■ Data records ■
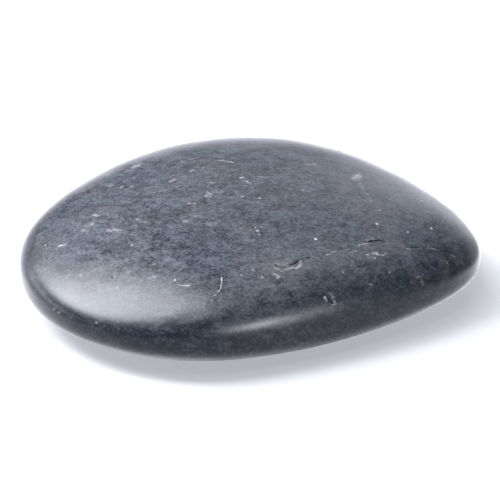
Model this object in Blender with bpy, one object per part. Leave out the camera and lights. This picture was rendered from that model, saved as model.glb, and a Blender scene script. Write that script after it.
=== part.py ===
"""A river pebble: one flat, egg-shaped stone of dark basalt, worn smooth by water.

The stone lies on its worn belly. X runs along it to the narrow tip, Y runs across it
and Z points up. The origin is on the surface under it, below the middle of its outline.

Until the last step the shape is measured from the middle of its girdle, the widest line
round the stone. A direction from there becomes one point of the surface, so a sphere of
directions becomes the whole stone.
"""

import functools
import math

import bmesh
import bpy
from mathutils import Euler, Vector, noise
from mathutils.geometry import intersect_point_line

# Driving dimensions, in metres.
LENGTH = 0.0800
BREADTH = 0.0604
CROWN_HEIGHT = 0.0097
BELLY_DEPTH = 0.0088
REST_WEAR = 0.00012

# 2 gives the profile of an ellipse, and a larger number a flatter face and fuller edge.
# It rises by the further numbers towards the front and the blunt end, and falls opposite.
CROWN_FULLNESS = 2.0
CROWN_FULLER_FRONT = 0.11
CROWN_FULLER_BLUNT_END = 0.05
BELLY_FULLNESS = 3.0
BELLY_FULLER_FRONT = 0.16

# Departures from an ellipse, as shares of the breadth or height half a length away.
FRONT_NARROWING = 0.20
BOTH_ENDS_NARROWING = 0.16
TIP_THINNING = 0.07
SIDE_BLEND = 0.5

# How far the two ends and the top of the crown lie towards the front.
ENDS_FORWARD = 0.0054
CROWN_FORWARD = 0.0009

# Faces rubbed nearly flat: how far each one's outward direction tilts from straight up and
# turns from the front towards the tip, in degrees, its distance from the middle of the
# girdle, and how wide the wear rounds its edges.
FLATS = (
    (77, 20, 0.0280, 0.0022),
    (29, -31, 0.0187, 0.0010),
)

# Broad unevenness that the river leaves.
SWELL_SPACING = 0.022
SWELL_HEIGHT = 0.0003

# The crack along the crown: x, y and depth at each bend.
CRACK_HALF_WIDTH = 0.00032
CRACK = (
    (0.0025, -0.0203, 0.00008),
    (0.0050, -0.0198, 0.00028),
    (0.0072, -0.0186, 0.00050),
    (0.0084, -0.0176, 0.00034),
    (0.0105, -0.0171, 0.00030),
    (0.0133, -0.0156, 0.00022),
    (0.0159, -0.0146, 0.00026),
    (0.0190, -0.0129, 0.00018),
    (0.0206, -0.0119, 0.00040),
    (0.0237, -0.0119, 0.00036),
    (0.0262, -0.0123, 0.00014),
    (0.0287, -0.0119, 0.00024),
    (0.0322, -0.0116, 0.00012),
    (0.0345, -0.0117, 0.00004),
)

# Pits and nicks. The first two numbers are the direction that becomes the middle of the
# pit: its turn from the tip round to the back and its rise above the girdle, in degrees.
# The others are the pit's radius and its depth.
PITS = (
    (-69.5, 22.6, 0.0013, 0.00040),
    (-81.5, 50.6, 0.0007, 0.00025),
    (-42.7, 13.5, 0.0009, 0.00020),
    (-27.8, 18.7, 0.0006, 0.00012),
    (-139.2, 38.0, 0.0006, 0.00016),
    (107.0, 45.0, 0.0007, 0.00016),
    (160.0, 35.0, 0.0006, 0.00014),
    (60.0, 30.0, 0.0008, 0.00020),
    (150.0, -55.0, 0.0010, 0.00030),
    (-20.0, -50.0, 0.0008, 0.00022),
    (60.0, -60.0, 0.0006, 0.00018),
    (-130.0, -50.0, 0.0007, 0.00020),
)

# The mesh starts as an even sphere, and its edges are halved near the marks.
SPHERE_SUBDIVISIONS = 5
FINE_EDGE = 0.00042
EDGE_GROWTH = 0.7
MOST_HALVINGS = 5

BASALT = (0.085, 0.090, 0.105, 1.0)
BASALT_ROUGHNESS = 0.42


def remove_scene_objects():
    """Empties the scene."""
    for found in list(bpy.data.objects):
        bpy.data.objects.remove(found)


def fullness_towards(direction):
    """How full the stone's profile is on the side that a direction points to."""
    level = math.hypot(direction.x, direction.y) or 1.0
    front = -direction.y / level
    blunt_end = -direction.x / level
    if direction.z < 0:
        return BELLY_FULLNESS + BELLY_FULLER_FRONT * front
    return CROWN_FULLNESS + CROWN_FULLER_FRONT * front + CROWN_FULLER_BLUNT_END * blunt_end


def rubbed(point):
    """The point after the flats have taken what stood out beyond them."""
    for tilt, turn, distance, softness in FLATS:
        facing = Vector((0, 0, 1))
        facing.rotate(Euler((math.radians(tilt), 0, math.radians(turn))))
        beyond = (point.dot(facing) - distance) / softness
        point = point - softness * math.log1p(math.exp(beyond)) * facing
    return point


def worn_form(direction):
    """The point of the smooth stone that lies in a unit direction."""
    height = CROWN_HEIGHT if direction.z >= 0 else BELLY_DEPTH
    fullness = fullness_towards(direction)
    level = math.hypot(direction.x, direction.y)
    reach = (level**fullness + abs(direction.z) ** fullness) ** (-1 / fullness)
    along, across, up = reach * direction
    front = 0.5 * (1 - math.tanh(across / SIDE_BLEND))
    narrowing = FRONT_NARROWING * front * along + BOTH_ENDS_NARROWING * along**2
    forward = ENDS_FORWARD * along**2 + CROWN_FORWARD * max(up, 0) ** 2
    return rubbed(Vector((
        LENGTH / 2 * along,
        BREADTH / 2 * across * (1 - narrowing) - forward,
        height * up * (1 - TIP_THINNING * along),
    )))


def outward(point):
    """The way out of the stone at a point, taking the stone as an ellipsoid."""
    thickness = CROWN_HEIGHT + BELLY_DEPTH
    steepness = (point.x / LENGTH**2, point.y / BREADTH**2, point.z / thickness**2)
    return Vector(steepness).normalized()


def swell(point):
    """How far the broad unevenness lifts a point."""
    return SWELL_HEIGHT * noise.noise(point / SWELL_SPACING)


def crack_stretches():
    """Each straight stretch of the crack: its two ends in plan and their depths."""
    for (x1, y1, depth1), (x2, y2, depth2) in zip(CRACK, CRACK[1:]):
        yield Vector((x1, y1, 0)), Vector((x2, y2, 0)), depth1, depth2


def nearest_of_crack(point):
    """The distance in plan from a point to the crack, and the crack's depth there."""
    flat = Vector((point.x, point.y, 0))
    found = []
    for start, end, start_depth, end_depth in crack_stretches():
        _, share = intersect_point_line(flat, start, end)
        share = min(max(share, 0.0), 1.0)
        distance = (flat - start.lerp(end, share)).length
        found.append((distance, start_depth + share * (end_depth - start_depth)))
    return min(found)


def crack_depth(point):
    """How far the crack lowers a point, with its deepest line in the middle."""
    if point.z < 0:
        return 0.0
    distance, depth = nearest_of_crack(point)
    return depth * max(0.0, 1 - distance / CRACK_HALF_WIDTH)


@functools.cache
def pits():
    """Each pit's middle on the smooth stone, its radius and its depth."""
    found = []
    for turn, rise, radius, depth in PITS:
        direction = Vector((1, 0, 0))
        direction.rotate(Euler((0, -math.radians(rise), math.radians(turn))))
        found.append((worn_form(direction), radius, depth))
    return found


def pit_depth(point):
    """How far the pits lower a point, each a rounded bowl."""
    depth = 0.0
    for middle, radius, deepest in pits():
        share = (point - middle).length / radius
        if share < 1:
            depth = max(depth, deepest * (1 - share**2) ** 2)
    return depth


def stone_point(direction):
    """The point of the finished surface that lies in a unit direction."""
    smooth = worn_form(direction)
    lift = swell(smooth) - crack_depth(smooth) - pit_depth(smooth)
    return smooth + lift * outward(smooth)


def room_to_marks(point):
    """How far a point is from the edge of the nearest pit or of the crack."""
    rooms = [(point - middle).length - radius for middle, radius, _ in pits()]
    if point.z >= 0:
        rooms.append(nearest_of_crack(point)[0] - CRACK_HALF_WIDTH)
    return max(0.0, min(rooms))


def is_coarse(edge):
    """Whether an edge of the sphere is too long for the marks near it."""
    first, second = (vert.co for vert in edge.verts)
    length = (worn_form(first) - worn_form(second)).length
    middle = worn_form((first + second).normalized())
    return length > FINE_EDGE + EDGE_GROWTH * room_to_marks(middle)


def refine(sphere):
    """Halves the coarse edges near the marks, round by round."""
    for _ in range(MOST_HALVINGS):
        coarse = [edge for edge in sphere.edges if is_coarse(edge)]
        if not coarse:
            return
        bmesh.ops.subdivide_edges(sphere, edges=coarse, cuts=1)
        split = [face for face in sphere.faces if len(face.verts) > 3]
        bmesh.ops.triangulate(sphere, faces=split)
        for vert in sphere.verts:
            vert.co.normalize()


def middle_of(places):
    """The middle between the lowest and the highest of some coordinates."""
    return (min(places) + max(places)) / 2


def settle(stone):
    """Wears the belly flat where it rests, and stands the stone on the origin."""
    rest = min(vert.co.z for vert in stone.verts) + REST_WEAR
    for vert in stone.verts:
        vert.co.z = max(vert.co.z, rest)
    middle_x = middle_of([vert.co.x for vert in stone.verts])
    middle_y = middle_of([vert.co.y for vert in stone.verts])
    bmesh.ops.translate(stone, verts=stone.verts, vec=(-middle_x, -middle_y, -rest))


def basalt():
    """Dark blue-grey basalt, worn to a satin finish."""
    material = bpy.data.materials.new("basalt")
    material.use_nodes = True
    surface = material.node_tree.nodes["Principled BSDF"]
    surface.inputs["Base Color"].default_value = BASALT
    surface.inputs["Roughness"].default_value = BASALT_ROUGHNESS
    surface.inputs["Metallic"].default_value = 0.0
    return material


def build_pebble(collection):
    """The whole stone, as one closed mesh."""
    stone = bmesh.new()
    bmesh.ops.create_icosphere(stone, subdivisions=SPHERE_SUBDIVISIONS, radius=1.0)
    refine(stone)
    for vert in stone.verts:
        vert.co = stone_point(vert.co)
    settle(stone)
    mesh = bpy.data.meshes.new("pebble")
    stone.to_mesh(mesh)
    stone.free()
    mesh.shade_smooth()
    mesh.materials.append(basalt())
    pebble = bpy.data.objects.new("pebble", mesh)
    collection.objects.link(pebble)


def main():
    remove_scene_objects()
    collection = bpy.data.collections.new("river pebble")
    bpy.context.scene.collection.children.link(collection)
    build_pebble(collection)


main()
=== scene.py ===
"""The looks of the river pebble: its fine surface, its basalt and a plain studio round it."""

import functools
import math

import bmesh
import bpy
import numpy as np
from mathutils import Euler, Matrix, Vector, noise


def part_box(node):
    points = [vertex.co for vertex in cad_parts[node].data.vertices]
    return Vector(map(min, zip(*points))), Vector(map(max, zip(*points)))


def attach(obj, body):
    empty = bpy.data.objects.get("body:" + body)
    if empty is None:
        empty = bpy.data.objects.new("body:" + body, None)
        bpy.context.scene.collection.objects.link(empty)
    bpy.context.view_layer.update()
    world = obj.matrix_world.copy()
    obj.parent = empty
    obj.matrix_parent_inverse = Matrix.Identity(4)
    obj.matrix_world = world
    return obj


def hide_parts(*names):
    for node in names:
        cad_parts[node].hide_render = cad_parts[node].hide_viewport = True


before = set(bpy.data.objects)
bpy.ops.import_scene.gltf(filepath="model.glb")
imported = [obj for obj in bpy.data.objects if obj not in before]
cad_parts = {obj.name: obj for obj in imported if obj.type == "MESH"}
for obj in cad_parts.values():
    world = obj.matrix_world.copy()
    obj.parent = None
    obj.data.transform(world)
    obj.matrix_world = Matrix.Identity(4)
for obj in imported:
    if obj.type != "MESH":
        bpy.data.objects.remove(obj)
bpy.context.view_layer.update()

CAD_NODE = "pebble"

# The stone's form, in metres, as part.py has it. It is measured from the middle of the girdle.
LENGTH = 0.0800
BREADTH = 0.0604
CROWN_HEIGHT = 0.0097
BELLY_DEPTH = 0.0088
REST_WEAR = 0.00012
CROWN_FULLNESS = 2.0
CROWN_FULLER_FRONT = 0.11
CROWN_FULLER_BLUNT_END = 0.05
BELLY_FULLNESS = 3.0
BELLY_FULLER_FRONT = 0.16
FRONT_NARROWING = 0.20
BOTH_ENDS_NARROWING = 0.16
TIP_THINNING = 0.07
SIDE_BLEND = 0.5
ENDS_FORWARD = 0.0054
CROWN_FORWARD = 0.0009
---
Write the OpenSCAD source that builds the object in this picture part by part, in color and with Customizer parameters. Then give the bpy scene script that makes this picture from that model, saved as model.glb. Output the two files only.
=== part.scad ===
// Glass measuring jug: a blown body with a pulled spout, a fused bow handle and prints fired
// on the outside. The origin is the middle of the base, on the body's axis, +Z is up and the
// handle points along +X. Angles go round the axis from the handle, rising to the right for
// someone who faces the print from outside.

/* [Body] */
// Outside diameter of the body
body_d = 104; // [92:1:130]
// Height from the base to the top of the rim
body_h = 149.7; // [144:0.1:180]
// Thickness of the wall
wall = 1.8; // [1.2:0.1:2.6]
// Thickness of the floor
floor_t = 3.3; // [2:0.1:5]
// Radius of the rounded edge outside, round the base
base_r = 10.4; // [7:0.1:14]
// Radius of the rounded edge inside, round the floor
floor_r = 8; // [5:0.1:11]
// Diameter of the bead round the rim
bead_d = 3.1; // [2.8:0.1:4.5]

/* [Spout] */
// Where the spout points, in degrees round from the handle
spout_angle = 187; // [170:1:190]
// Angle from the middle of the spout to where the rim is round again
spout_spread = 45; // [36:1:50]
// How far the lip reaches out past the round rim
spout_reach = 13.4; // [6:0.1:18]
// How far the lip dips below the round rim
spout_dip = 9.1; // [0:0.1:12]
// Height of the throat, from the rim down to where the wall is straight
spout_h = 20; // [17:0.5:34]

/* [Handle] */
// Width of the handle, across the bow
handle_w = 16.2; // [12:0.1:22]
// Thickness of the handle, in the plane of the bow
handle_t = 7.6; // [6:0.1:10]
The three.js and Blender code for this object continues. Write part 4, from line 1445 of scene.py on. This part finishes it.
==
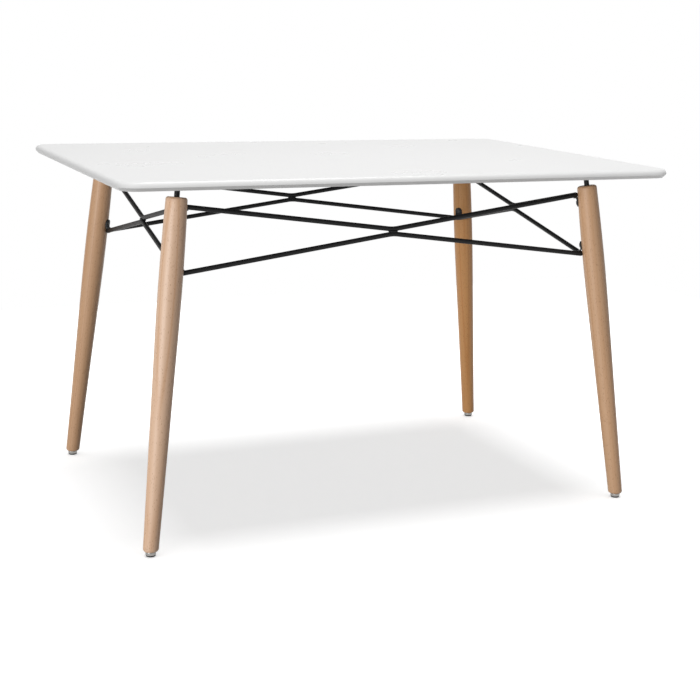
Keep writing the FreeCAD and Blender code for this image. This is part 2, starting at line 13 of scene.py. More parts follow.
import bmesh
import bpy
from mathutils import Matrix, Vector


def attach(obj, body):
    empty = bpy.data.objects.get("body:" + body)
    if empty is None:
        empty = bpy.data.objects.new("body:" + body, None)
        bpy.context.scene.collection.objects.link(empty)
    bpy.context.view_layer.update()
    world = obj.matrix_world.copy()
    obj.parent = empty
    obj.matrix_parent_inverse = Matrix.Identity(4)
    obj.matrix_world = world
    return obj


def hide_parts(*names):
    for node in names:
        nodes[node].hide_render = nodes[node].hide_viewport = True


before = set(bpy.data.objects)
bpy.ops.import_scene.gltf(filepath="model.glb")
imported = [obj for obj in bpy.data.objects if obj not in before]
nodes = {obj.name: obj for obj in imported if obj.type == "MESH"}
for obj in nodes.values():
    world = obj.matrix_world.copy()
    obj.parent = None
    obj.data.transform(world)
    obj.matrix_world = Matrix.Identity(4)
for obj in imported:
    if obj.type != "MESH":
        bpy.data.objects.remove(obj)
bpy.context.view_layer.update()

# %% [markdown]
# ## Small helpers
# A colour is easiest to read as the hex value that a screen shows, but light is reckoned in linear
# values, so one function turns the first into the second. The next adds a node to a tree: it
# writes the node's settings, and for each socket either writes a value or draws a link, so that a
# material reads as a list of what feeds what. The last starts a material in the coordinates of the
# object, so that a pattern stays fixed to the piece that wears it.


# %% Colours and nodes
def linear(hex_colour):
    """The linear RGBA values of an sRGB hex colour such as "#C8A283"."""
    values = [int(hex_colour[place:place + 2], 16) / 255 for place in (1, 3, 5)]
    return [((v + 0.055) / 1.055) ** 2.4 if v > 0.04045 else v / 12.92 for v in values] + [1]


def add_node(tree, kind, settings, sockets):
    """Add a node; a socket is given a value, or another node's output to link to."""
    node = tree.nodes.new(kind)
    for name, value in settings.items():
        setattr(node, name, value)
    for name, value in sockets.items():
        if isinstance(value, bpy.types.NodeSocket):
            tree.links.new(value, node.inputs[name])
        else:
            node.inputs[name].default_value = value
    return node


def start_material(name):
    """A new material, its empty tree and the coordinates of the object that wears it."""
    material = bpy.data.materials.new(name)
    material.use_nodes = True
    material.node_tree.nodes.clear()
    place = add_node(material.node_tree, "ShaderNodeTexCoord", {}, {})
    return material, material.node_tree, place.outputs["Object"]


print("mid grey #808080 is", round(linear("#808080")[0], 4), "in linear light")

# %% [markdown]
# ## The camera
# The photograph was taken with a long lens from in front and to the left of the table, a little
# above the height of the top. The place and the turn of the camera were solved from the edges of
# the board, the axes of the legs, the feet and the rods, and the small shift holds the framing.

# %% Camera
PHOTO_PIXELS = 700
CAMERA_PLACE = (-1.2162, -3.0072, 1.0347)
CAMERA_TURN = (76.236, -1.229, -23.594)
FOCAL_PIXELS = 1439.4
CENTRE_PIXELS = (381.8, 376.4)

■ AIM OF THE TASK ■
Looking at the entries above, how many lines contain the word "code"? Answer with the number alone.

■ FINISHED EXERCISE ■
2